WHAT THIS TASK INVOLVES:
Copy each line exactly. Leave nothing out.

----- DATA SECTION

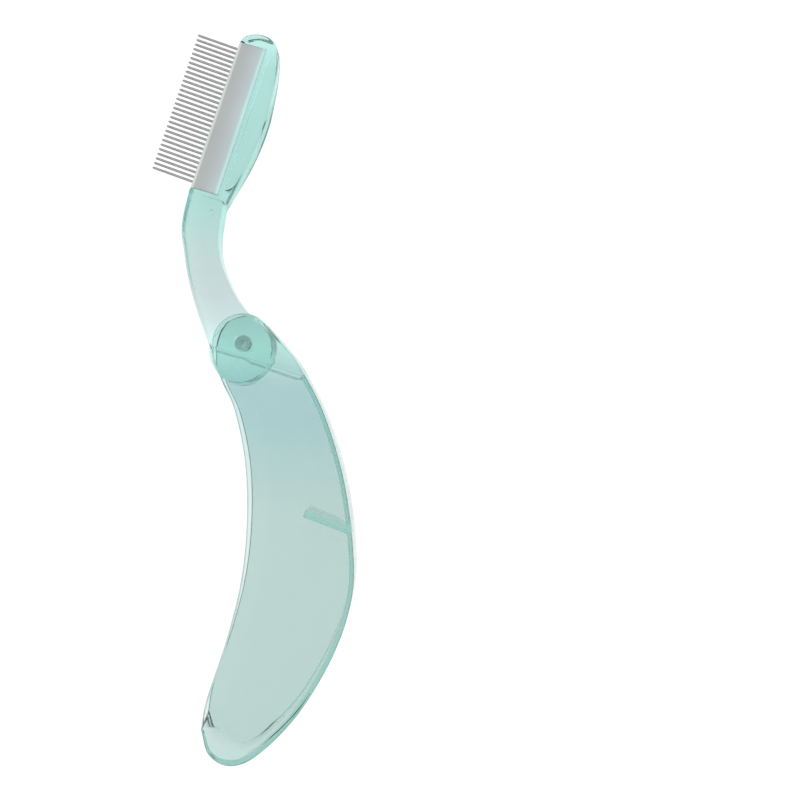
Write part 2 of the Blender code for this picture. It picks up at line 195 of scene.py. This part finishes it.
def handle_outline():
    return PIVOT_END + handle_back()[1:] + handle_mouth()[1:-1]


# Knots of the neck between the head and the hub, in millimetres from the pivot.
FRONT_OF_NECK = [(-17.5, 37.4), (-18.05, 33.8), (-18.05, 30.6), (-17.3, 26.0), (-16.4, 20.5),
                 (-15.1, 15.1), (-13.4, 9.7), (-11.5, 4.3), (-10.5, 1.6)]
BACK_OF_NECK = [(0.7, 8.5), (-2.6, 12.9), (-5.4, 18.4), (-7.4, 24.0), (-7.95, 29.7), (-7.4, 35.0)]


def arm_outline():
    """The closed outline of the arm: back of the head, end block, tooth side, neck and round hub."""
    back = [comb_point(-2.4 * MM, HEAD_BACK - 3.8 * MM),
            comb_point(0.7 * MM, HEAD_BACK - 3.3 * MM),
            comb_point(0.16 * BAR_LENGTH, HEAD_BACK - 1.8 * MM),
            comb_point(0.3 * BAR_LENGTH, HEAD_BACK - 0.7 * MM),
            comb_point(0.44 * BAR_LENGTH, HEAD_BACK - 0.1 * MM),
            comb_point(0.58 * BAR_LENGTH, HEAD_BACK),
            comb_point(0.72 * BAR_LENGTH, HEAD_BACK - 0.6 * MM),
            comb_point(0.85 * BAR_LENGTH, HEAD_BACK - 1.4 * MM),
            comb_point(HEAD_LENGTH - 4.8 * MM, HEAD_BACK - 2.6 * MM),
            comb_point(HEAD_LENGTH - 1.6 * MM, HEAD_BACK - 3.9 * MM),
            comb_point(HEAD_LENGTH - 0.3 * MM, HEAD_BACK - 5.9 * MM),
            comb_point(HEAD_LENGTH, HEAD_BACK - 8.3 * MM),
            comb_point(HEAD_LENGTH - 0.4 * MM, 3.3 * MM),
            comb_point(HEAD_LENGTH - 1.6 * MM, 1.0 * MM),
            comb_point(HEAD_LENGTH - HOOK, 0)]
    front = [comb_point(-0.2 * MM, -0.3 * MM), comb_point(-2.4 * MM, -0.15 * MM)]
    front += [Vector(place) * MM for place in FRONT_OF_NECK]
    hub = arc(HUB_OFFSET, HUB_RADIUS, 176, 415, 78)
    neck = [Vector(place) * MM for place in BACK_OF_NECK] + [back[0]]
    return smooth(back, ARM_STEPS) + smooth(front, ARM_STEPS) + hub + smooth(neck, ARM_STEPS)[:-1]


# ---- modelling helpers ---------------------------------------------------------------------------
def link(obj):
    bpy.context.scene.collection.objects.link(obj)
    return obj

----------

RESULT FOR THIS EXERCISE:
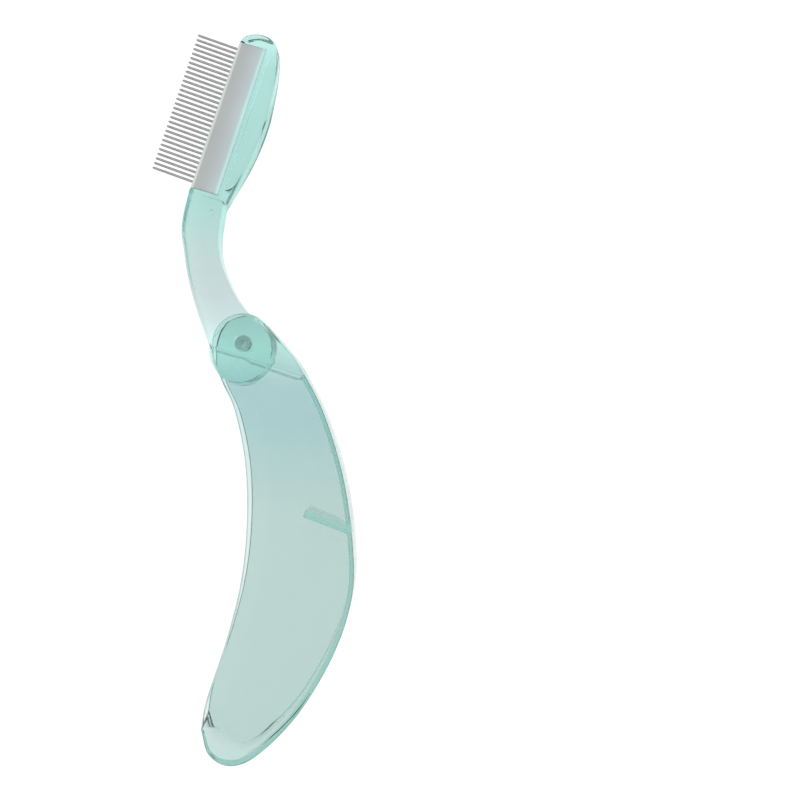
Write part 2 of the Blender code for this picture. It picks up at line 195 of scene.py. This part finishes it.
def handle_outline():
    return PIVOT_END + handle_back()[1:] + handle_mouth()[1:-1]


# Knots of the neck between the head and the hub, in millimetres from the pivot.
FRONT_OF_NECK = [(-17.5, 37.4), (-18.05, 33.8), (-18.05, 30.6), (-17.3, 26.0), (-16.4, 20.5),
                 (-15.1, 15.1), (-13.4, 9.7), (-11.5, 4.3), (-10.5, 1.6)]
BACK_OF_NECK = [(0.7, 8.5), (-2.6, 12.9), (-5.4, 18.4), (-7.4, 24.0), (-7.95, 29.7), (-7.4, 35.0)]


def arm_outline():
    """The closed outline of the arm: back of the head, end block, tooth side, neck and round hub."""
    back = [comb_point(-2.4 * MM, HEAD_BACK - 3.8 * MM),
            comb_point(0.7 * MM, HEAD_BACK - 3.3 * MM),
            comb_point(0.16 * BAR_LENGTH, HEAD_BACK - 1.8 * MM),
            comb_point(0.3 * BAR_LENGTH, HEAD_BACK - 0.7 * MM),
            comb_point(0.44 * BAR_LENGTH, HEAD_BACK - 0.1 * MM),
            comb_point(0.58 * BAR_LENGTH, HEAD_BACK),
            comb_point(0.72 * BAR_LENGTH, HEAD_BACK - 0.6 * MM),
            comb_point(0.85 * BAR_LENGTH, HEAD_BACK - 1.4 * MM),
            comb_point(HEAD_LENGTH - 4.8 * MM, HEAD_BACK - 2.6 * MM),
            comb_point(HEAD_LENGTH - 1.6 * MM, HEAD_BACK - 3.9 * MM),
            comb_point(HEAD_LENGTH - 0.3 * MM, HEAD_BACK - 5.9 * MM),
            comb_point(HEAD_LENGTH, HEAD_BACK - 8.3 * MM),
            comb_point(HEAD_LENGTH - 0.4 * MM, 3.3 * MM),
            comb_point(HEAD_LENGTH - 1.6 * MM, 1.0 * MM),
            comb_point(HEAD_LENGTH - HOOK, 0)]
    front = [comb_point(-0.2 * MM, -0.3 * MM), comb_point(-2.4 * MM, -0.15 * MM)]
    front += [Vector(place) * MM for place in FRONT_OF_NECK]
    hub = arc(HUB_OFFSET, HUB_RADIUS, 176, 415, 78)
    neck = [Vector(place) * MM for place in BACK_OF_NECK] + [back[0]]
    return smooth(back, ARM_STEPS) + smooth(front, ARM_STEPS) + hub + smooth(neck, ARM_STEPS)[:-1]


# ---- modelling helpers ---------------------------------------------------------------------------
def link(obj):
    bpy.context.scene.collection.objects.link(obj)
    return obj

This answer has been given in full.